Set exercise:
Restate word for word the lines that begin the listing and end with the line holding "of the footprint.".

Supplied material:
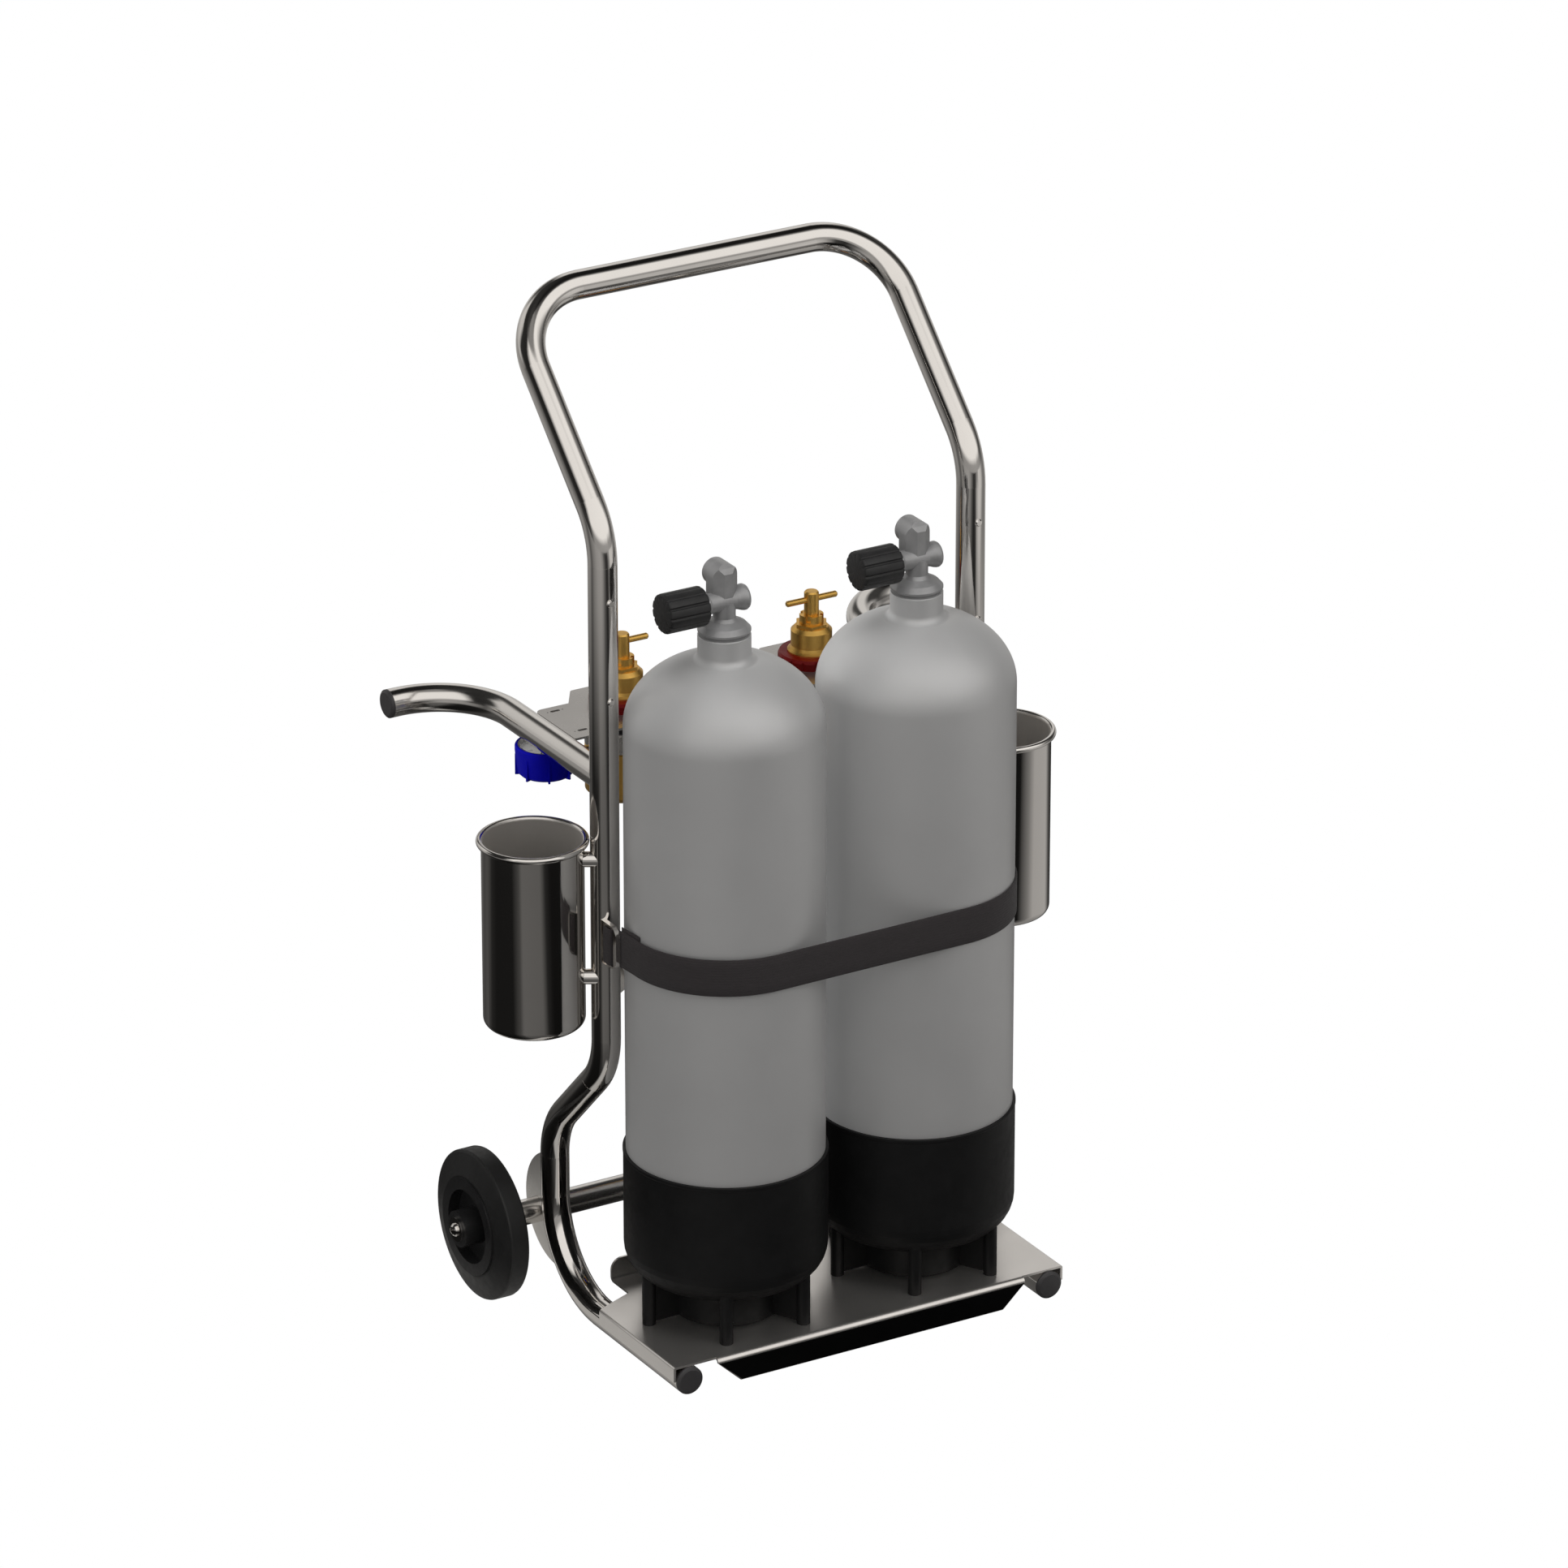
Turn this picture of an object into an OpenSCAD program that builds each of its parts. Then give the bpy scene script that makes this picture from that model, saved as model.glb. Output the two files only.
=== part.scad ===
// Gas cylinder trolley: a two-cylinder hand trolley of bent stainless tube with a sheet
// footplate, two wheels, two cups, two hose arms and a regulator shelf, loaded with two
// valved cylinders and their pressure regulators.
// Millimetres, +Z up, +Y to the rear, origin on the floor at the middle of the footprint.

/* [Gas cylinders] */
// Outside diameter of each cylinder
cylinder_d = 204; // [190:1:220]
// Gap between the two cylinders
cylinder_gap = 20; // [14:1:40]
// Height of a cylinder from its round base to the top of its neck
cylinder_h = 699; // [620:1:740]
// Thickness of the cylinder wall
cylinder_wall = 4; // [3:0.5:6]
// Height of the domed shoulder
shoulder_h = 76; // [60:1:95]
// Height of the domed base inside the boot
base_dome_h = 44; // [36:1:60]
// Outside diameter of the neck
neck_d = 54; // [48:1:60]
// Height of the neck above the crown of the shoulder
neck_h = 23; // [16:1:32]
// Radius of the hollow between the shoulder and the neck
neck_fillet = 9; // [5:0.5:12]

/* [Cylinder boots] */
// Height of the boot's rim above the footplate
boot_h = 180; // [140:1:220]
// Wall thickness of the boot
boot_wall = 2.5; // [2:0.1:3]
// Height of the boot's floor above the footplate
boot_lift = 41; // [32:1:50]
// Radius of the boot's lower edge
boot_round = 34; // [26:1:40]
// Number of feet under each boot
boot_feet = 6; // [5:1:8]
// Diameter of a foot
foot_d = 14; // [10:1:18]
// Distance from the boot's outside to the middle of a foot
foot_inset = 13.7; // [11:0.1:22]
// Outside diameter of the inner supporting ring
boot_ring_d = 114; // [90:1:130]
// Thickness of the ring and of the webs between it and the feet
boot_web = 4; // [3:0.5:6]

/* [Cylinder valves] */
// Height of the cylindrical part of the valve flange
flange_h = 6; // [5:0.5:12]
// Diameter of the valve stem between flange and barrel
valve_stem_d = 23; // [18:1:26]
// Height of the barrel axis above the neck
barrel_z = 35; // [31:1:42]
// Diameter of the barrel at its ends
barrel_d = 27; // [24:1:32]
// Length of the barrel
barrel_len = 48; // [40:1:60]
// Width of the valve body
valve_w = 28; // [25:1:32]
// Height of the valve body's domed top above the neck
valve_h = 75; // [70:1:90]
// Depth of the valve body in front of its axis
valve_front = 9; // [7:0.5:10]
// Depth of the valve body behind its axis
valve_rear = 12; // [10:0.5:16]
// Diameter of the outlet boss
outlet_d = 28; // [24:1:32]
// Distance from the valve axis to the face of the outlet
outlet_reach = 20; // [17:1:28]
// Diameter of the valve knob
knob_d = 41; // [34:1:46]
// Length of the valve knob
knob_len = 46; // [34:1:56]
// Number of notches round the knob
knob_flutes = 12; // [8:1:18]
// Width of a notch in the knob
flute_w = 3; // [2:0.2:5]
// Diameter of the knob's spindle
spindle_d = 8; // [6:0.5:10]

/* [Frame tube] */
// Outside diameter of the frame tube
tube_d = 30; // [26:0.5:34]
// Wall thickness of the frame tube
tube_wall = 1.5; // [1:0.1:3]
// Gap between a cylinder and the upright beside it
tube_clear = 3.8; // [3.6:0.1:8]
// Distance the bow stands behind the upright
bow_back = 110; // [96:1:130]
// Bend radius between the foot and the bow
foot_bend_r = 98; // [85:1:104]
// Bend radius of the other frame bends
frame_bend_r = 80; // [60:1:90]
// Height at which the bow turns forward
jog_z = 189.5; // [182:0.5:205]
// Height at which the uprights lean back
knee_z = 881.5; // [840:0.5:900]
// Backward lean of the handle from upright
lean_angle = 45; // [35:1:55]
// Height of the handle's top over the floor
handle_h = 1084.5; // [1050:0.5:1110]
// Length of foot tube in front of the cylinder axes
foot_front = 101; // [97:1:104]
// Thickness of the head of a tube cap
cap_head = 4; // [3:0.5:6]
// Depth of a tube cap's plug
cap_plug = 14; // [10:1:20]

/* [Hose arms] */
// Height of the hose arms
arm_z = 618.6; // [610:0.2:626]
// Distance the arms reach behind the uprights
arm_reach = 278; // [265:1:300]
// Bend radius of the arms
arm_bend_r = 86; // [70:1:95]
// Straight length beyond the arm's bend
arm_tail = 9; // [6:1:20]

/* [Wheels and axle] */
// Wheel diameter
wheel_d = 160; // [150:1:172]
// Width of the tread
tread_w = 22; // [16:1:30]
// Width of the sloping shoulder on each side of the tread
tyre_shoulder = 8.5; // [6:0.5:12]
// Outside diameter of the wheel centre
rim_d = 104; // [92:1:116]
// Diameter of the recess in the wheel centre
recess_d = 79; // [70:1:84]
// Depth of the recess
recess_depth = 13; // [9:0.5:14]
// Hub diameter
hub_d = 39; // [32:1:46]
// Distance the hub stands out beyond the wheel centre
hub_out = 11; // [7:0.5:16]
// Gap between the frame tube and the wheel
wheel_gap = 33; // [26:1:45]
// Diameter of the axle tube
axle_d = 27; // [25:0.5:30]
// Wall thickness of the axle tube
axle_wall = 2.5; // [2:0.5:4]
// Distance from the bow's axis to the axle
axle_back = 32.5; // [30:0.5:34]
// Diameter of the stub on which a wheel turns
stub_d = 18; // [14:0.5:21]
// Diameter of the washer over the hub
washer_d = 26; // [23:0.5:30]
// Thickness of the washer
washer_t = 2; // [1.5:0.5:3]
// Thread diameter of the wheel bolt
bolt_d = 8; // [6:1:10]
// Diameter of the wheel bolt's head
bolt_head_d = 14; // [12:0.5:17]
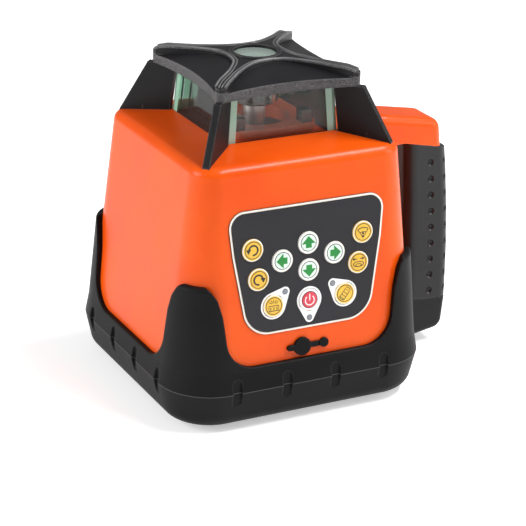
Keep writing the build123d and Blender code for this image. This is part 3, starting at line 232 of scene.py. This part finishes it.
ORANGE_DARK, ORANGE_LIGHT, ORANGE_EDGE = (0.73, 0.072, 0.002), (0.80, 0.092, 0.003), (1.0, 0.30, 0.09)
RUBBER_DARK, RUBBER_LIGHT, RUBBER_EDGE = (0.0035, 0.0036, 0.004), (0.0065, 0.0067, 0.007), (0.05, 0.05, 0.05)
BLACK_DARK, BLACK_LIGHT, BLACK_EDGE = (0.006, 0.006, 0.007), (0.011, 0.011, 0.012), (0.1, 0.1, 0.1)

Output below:
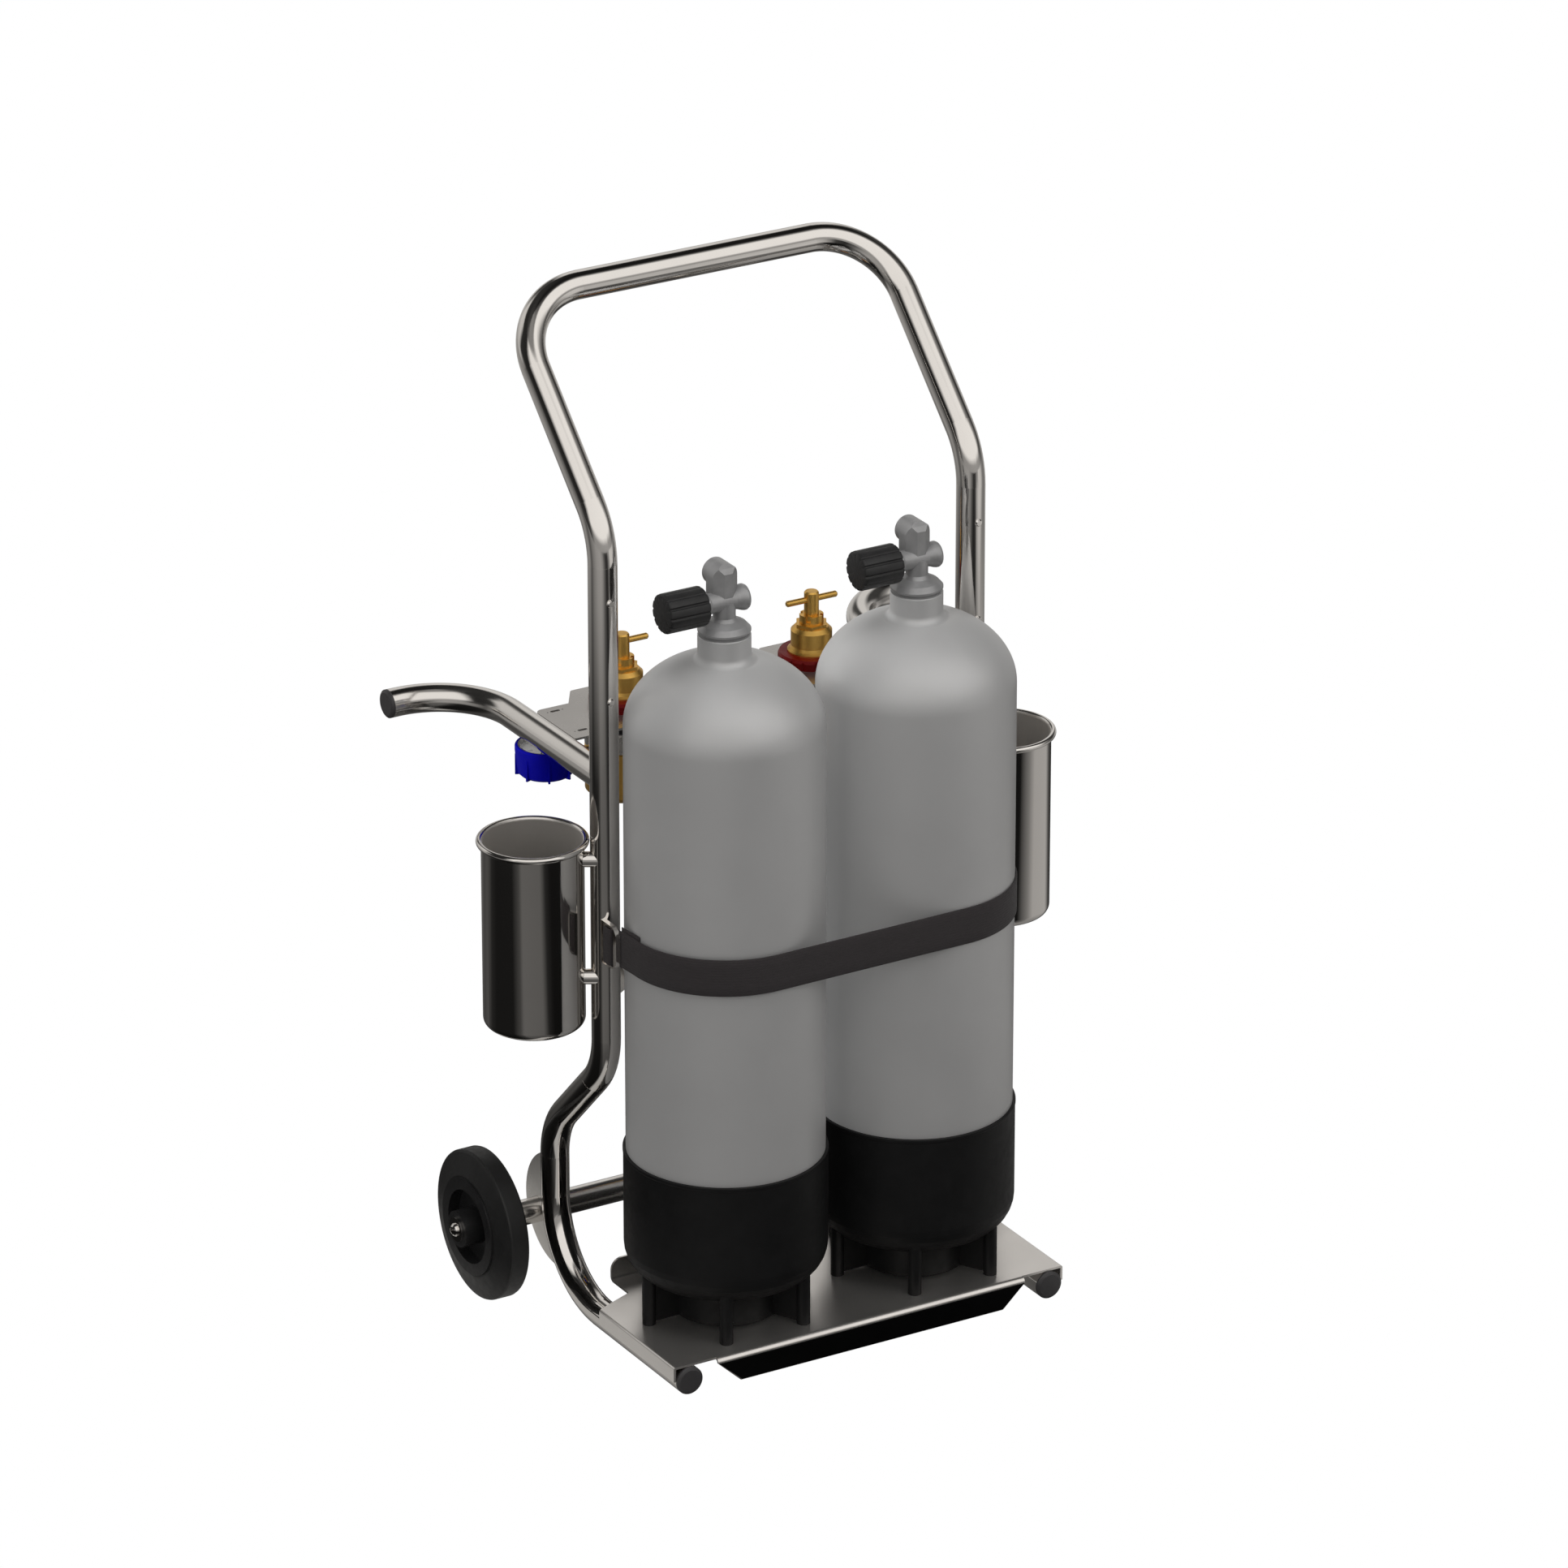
Turn this picture of an object into an OpenSCAD program that builds each of its parts. Then give the bpy scene script that makes this picture from that model, saved as model.glb. Output the two files only.
=== part.scad ===
// Gas cylinder trolley: a two-cylinder hand trolley of bent stainless tube with a sheet
// footplate, two wheels, two cups, two hose arms and a regulator shelf, loaded with two
// valved cylinders and their pressure regulators.
// Millimetres, +Z up, +Y to the rear, origin on the floor at the middle of the footprint.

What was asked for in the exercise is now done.